EXEC DBMS_MVIEW.REFRESH('sales_mv', 'C');

Where:

• 'sales_mv' is the name of the materialized view.
• 'C' specifies that it is a Complete Refresh.

Alternatively, you can use Force Refresh ('R'), which will attempt a fast refresh first and, if not possible, will fall back to a complete refresh.

EXEC DBMS_MVIEW.REFRESH('sales_mv', 'R');

 

4. Characteristics of Complete Refresh

• Rebuilds Entire View: The materialized view is completely rebuilt by re-running the query that defines it. All rows are re-selected from the base tables, so it will always reflect the most current state of the data.
• No Incremental Updates: Unlike fast refresh, which only applies changes, complete refresh discards the old data and reloads everything.
• Higher Resource Usage: Since it re-executes the query from scratch, a complete refresh consumes more resources (CPU, I/O) and takes longer than a fast refresh, especially for large datasets.

 

5. Complete Refresh Mechanism

When a complete refresh is initiated:

1. Query Execution: The system re-executes the SQL query that defines the materialized view.
2. Data Retrieval: All rows are retrieved from the base tables as per the query and inserted into the materialized view.
3. Old Data Replacement: The old data in the materialized view is replaced with the newly fetched data from the base tables.
4. No Dependency on Logs: No materialized view log is required for a complete refresh. It is completely independent of the changes (inserts, updates, deletes) made to the base tables.

 

6. Performance Considerations for Complete Refresh

• Higher Overhead: Since a complete refresh involves re-executing the entire query and retrieving all data again, it is more resource-intensive than a fast refresh. The time taken for a complete refresh can be significant, especially for large materialized views.
• Indexing: To improve the performance of a complete refresh, ensure that the materialized view and base tables are properly indexed.
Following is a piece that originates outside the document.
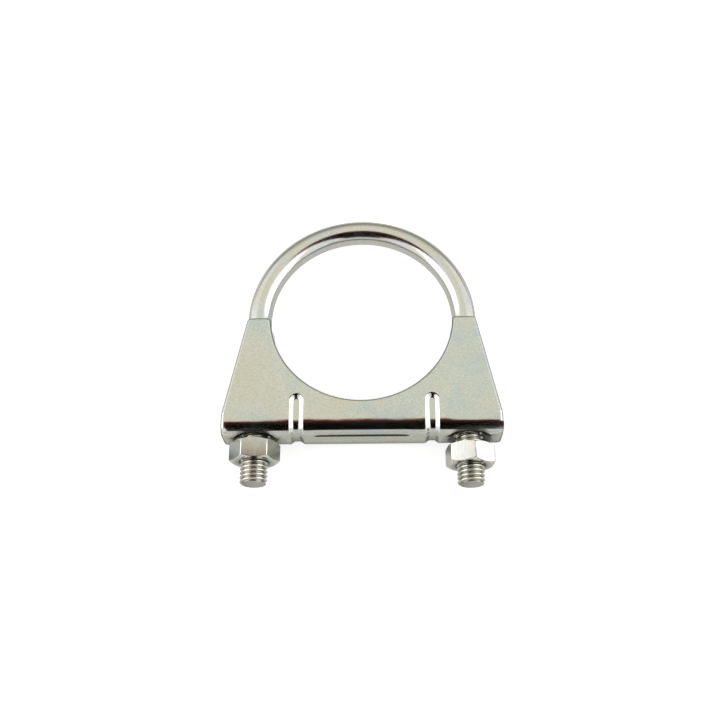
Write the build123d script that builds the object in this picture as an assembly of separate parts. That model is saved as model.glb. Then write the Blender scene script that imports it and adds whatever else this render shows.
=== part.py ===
from build123d import *
import math
import os

# Exhaust clamp of the U-bolt kind for a 54 mm pipe: one bent rod with M8 ends,
# one folded saddle and two hex nuts. Millimetres.
# Z is the pipe's axis. +Y points from the nuts towards the bow, and +X is to the right
# when Z points at the eye. The origin is the centre of the saddle's notch for the pipe.

# pipe and rod
PIPE_RADIUS = 27.0
ROD_RADIUS = 3.6
BOW_RADIUS = 30.85          # centreline of the bow, and half the distance between the legs
BOW_CENTRE_Y = 0.4          # the clamp is slack, so the bow stands a little off the pipe's centre
LEG_ENDS = {-1: -50.3, 1: -50.8}   # Y of the bolt's left and right end

# M8 x 1.25 thread, drawn plain: the bolt's at its crests, and the nut's just clear of them
THREAD_RADIUS = 3.95
THREAD_LENGTH = 31.0
TIP_CHAMFER = 0.45
NUT_BORE_RADIUS = 4.05
MOUTH_CHAMFER = 0.35        # countersink at each end of a nut's bore

# saddle: sheet folded to a channel
SHEET = 2.0
HALF_WIDTH = 6.2            # from the middle plane to a cheek's outer face
BEND_OUTER = 4.0
WEB_Y = -37.5               # outer face of the web
HALF_LENGTH = 40.25
HORN_TOP_Y = -0.7
HORN_HALF_SPAN = 33.85      # at the top of the horns, before their corners are rounded
SIDE_SLOPE = 0.211          # how far a side leans out for each millimetre down
HORN_CORNER = 0.8
SIDE_CORNER = 6.0
EDGE_ROUND = 0.5            # roll-over that punching leaves on the outer edges

# ribs pressed into the saddle from outside, and the bumps that they make inside
RIBS_X = (-18.7, 20.2)      # the ribs don't stand quite evenly about the middle
RIB_DEPTH = 0.8
RIB_HALF_TOP = 2.15
RIB_HALF_FLOOR = 0.75
RIB_END_Y = -27.2           # centre of a rib's round end

# nut seats: cones pressed in round the bolt holes
HOLE_RADIUS = 4.5
SEAT_RADIUS = 6.2
SEAT_DEPTH = 1.1

LAP = 0.2                   # how far a cutting or added solid reaches past the face that it works on

# M8 hex nuts
NUT_ACROSS_FLATS = 12.8
NUT_HEIGHT = 5.7
NUT_CHAMFER = math.radians(30)
NUT_FACE_RADIUS = 6.35      # circle that the chamfer leaves on each end
# gap between web and nut, and turn of the hexagon, which has a flat on top at 0 degrees
NUTS = {
    "nut_left": {"side": -1, "gap": 0.65, "turn": 5.0},
    "nut_right": {"side": 1, "gap": 2.1, "turn": 39.0},
}

BOTTOM = (Align.CENTER, Align.CENTER, Align.MIN)
TOP = (Align.CENTER, Align.CENTER, Align.MAX)


def turned(*outline):
    """Solid turned round Z from an outline of (radius, height) points."""
    return revolve(Plane.XZ * make_face(Polyline(*outline, close=True)), axis=Axis.Z)


def on_leg(side):
    """Frame of a leg: its Z runs up the leg from the bolt's end."""
    foot = (side * BOW_RADIUS, LEG_ENDS[side], 0)
    return Location(Plane(origin=foot, x_dir=(1, 0, 0), z_dir=(0, 1, 0)))


def make_u_bolt():
    bolt = revolve(
        Pos(BOW_RADIUS, BOW_CENTRE_Y) * Rot(90, 0, 0) * Circle(ROD_RADIUS),
        axis=Axis((0, BOW_CENTRE_Y, 0), (0, 0, 1)),
        revolution_arc=180,
    )
    runout = THREAD_RADIUS - ROD_RADIUS
    for side, end_y in LEG_ENDS.items():
        leg_top = BOW_CENTRE_Y - end_y
        bolt += on_leg(side) * turned(
            (0, 0),
            (THREAD_RADIUS - TIP_CHAMFER, 0),
            (THREAD_RADIUS, TIP_CHAMFER),
            (THREAD_RADIUS, THREAD_LENGTH - runout),
            (ROD_RADIUS, THREAD_LENGTH),
            (ROD_RADIUS, leg_top),
            (0, leg_top),
        )
    return bolt


def bar(half_depth, low_y, bend):
    """Bar along X, as long as the saddle and open upwards, with its two low edges rounded."""
    tall = HORN_TOP_Y + SHEET - low_y
    block = Pos(0, low_y + tall / 2, 0) * Box(2 * HALF_LENGTH, tall, 2 * half_depth)
    low_edges = block.edges().filter_by(Axis.X).group_by(Axis.Y)[0]
    return fillet(low_edges, bend)


def cheek_outline():
    """The saddle seen along Z: leaning sides, horns, and the notch for the pipe."""
    lean_y = HORN_TOP_Y - (HALF_LENGTH - HORN_HALF_SPAN) / SIDE_SLOPE
    right = [
        (HORN_HALF_SPAN, HORN_TOP_Y),
        (HALF_LENGTH, lean_y),
        (HALF_LENGTH, WEB_Y - SHEET),
    ]
    left = [(-x, y) for x, y in reversed(right)]
    outline = make_face(Polyline(*right, *left, close=True))
    sides = outline.vertices().filter_by(lambda v: abs(v.Y - lean_y) < LAP)
    outline = fillet(sides, SIDE_CORNER)
    outline -= Circle(PIPE_RADIUS)
    horns = outline.vertices().filter_by(lambda v: abs(v.Y - HORN_TOP_Y) < LAP)
    return fillet(horns, HORN_CORNER)


def rolls_over(edge):
    """True for the edges of the folded blank, false for its corner and bend lines."""
    is_bend_line = edge.length > 2 * HALF_LENGTH - LAP
    is_corner_line = edge.geom_type == GeomType.LINE and abs(edge.length - 2 * HALF_WIDTH) < LAP
    return not (is_bend_line or is_corner_line)


def rib_path(inset):
    """Down one cheek, round the bend, across the web and up the other cheek."""
    z = HALF_WIDTH - inset
    y = WEB_Y + inset
    bend = BEND_OUTER - inset
    bend_y = y + bend
    bend_z = z - bend
    half = math.sqrt(0.5) * bend
    return Wire([
        Line((0, RIB_END_Y, z), (0, bend_y, z)).edge(),
        ThreePointArc((0, bend_y, z), (0, bend_y - half, bend_z + half), (0, y, bend_z)).edge(),
        Line((0, y, bend_z), (0, y, -bend_z)).edge(),
        ThreePointArc((0, y, -bend_z), (0, bend_y - half, -bend_z - half), (0, bend_y, -z)).edge(),
        Line((0, bend_y, -z), (0, RIB_END_Y, -z)).edge(),
    ])


def rib(inset, spread):
    """Solid of a pressed rib: it starts LAP above the face at inset and ends RIB_DEPTH below it."""
    widening = (RIB_HALF_TOP - RIB_HALF_FLOOR) / RIB_DEPTH
    start = inset - LAP
    deep = RIB_DEPTH + LAP
    top = RIB_HALF_TOP + spread + LAP * widening
    floor = RIB_HALF_FLOOR + spread
    z = HALF_WIDTH - start
    corners = [(-top, 0), (top, 0), (floor, -deep), (-floor, -deep)]
    section = Plane(origin=(0, RIB_END_Y, z), x_dir=(1, 0, 0), z_dir=(0, -1, 0))
    body = sweep(section * make_face(Polyline(*corners, close=True)), path=rib_path(start))
    end = Pos(0, RIB_END_Y, z) * Cone(floor, top, deep, align=TOP)
    return body + end + mirror(end, about=Plane.XY)


def seat_cone(start_y, spread, deep):
    """Cone along Y that narrows inwards from start_y; it starts LAP outside that face."""
    widening = (SEAT_RADIUS - HOLE_RADIUS) / SEAT_DEPTH
    wide = SEAT_RADIUS + spread + LAP * widening
    narrow = SEAT_RADIUS + spread - deep * widening
    cone = Cone(wide, narrow, deep + LAP, align=BOTTOM)
    return Pos(0, start_y - LAP, 0) * Rot(-90, 0, 0) * cone


def make_saddle():
    """Folded channel with two pressed ribs and two pressed seats with their bolt holes."""
    outside = bar(HALF_WIDTH, WEB_Y, BEND_OUTER)
    outside = outside & extrude(cheek_outline(), HALF_WIDTH + SHEET, both=True)
    outside = fillet(outside.edges().filter_by(rolls_over), EDGE_ROUND)
    saddle = outside - bar(HALF_WIDTH - SHEET, WEB_Y + SHEET, BEND_OUTER - SHEET)

    # a face pressed in at a slope keeps the sheet's thickness, so its inner side is wider
    rib_spread = SHEET * math.tan(math.atan2(RIB_DEPTH, RIB_HALF_TOP - RIB_HALF_FLOOR) / 2)
    seat_spread = SHEET * math.tan(math.atan2(SEAT_DEPTH, SEAT_RADIUS - HOLE_RADIUS) / 2)
    groove = rib(0, 0)
    bump = rib(SHEET, rib_spread)
    seat = seat_cone(WEB_Y, 0, SEAT_DEPTH + LAP)
    boss = seat_cone(WEB_Y + SHEET, seat_spread, SEAT_DEPTH)
    boss = boss & Box(HALF_LENGTH, -2 * WEB_Y, 2 * (HALF_WIDTH - SHEET) + LAP)
    hole_depth = BEND_OUTER + LAP
    hole = Pos(0, WEB_Y - LAP, 0) * Rot(-90, 0, 0) * Cylinder(HOLE_RADIUS, hole_depth, align=BOTTOM)
    for rib_x in RIBS_X:
        saddle += Pos(rib_x, 0, 0) * bump
        saddle -= Pos(rib_x, 0, 0) * groove
    for side in (-1, 1):
        saddle += Pos(side * BOW_RADIUS, 0, 0) * boss
        saddle -= Pos(side * BOW_RADIUS, 0, 0) * (seat + hole)
    return saddle


def make_nut(side, gap, turn):
    """Hex nut on its leg, chamfered at both ends, with a countersunk bore."""
    half_flats = NUT_ACROSS_FLATS / 2
    corner = half_flats / math.cos(math.radians(30))
    drop = (corner - NUT_FACE_RADIUS) * math.tan(NUT_CHAMFER)
    mouth = NUT_BORE_RADIUS + MOUTH_CHAMFER
    envelope = turned(
        (mouth, 0),
        (NUT_FACE_RADIUS, 0),
        (corner, drop),
        (corner, NUT_HEIGHT - drop),
        (NUT_FACE_RADIUS, NUT_HEIGHT),
        (mouth, NUT_HEIGHT),
        (NUT_BORE_RADIUS, NUT_HEIGHT - MOUTH_CHAMFER),
        (NUT_BORE_RADIUS, MOUTH_CHAMFER),
    )
    hexagon = Rot(0, 0, turn) * RegularPolygon(half_flats, 6, major_radius=False)
    start = WEB_Y - gap - NUT_HEIGHT - LEG_ENDS[side]
    return on_leg(side) * Pos(0, 0, start) * (envelope & extrude(hexagon, NUT_HEIGHT))


if __name__ == "__main__":
    os.makedirs("parts", exist_ok=True)
    export_step(make_saddle(), "parts/saddle.step")
    export_step(make_u_bolt(), "parts/u_bolt.step")
    for name, place in NUTS.items():
        export_step(make_nut(**place), f"parts/{name}.step")
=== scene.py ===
import bpy
import bmesh
import math
from mathutils import Matrix, Vector


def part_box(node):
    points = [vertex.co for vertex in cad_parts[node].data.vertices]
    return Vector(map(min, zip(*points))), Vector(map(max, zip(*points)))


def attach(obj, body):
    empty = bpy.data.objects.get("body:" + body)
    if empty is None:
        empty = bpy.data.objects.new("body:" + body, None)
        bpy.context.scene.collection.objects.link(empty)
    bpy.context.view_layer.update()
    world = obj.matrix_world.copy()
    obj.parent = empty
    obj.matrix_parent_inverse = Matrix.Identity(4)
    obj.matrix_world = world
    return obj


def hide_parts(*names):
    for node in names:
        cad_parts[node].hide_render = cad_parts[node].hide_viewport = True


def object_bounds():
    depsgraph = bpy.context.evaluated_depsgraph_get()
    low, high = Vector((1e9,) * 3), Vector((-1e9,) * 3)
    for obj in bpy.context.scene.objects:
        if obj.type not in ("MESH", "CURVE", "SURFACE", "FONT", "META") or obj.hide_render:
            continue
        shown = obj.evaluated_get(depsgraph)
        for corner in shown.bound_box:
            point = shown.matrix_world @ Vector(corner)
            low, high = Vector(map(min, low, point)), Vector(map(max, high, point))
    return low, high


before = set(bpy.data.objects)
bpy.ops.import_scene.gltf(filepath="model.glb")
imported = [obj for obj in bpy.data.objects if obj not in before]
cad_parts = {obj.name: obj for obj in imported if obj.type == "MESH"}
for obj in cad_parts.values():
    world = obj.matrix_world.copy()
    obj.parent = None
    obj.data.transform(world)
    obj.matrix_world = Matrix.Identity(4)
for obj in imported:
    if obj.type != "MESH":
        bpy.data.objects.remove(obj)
cadLow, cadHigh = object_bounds()
mm = 0.001
upwards = Vector((0, 0, 1))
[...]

This can reduce the time needed to retrieve the data.
• Off-Peak Scheduling: Due to the high resource usage, it's common to schedule complete refreshes during off-peak hours to minimize the impact on system performance.

 

7. Limitations of Complete Refresh

• No Incremental Changes: Unlike Fast Refresh, which applies only the changes since the last refresh, Complete Refresh recalculates the entire view, potentially wasting resources when only a small part of the data has changed.
• Longer Refresh Time: The time required for a complete refresh can be much longer than a fast refresh, particularly if the materialized view is based on large tables or complex queries.
• Not Suitable for Real-Time Needs: If you need the materialized view to reflect real-time or near-real-time data changes, a complete refresh may not be practical because it cannot be done as frequently or quickly as a fast refresh.

 

8. Materialized View Refresh Strategies

You can combine Complete Refresh with other refresh strategies to optimize performance:

• Scheduled Refreshes: Use DBMS_SCHEDULER or DBMS_JOB to schedule the refresh to run at off-peak times, reducing the impact on system performance. For example, you might schedule a complete refresh to occur during nightly maintenance windows.

Example:

BEGIN

  DBMS_SCHEDULER.create_job (

    job_name        => 'refresh_sales_mv',

    job_type        => 'PLSQL_BLOCK',

    job_action      => 'BEGIN DBMS_MVIEW.REFRESH(''sales_mv'', ''C''); END;',

    start_date      => SYSTIMESTAMP,

    repeat_interval => 'FREQ=DAILY; BYHOUR=2; BYMINUTE=0;',

    enabled         => TRUE

  );

END;

/

• Mixing Fast and Complete Refresh: You can use Force Refresh ('R') to allow Oracle to first attempt a Fast Refresh and fall back to a Complete Refresh if the fast refresh is not feasible. This ensures that the refresh is optimized for performance while still ensuring data consistency.

 

9. Monitoring and Troubleshooting Complete Refresh

You can monitor the refresh process using views like DBA_MVIEW_REFRESH_TIMES or USER_MVIEW_REFRESH_TIMES, which provide information about the last refresh and whether it was complete or fast.

Example:

SELECT * FROM DBA_MVIEW_REFRESH_TIMES

WHERE mview_name = 'SALES_MV';

This query will show when the last refresh occurred, the type of refresh (complete or fast), and any errors or issues during the process.

 

10. Complete Refresh Best Practices

• Data Volatility: Use Complete Refresh if the underlying data changes in complex or non-incremental ways, or if fast refresh is not possible due to lack of a materialized view log or primary key.
• Scheduling: Schedule complete refreshes during off-peak times to avoid impacting system performance, especially for large datasets.
• Indexing and Optimization: Ensure that both the materialized view and the base tables are properly indexed to optimize query execution time during refresh.
• Use Force Refresh: If you are unsure whether fast refresh is possible, use Force Refresh to attempt a fast refresh first and fall back to a complete refresh if necessary.

 

Summary

• Complete Refresh recalculates the entire materialized view by re-executing the underlying query, ensuring the view is fully synchronized with the base data.
• It is suitable for complex queries, base tables without primary keys, or when a fast refresh isn't possible.
• It is more resource-intensive than a fast refresh, and may require scheduling during off-peak hours for optimal performance.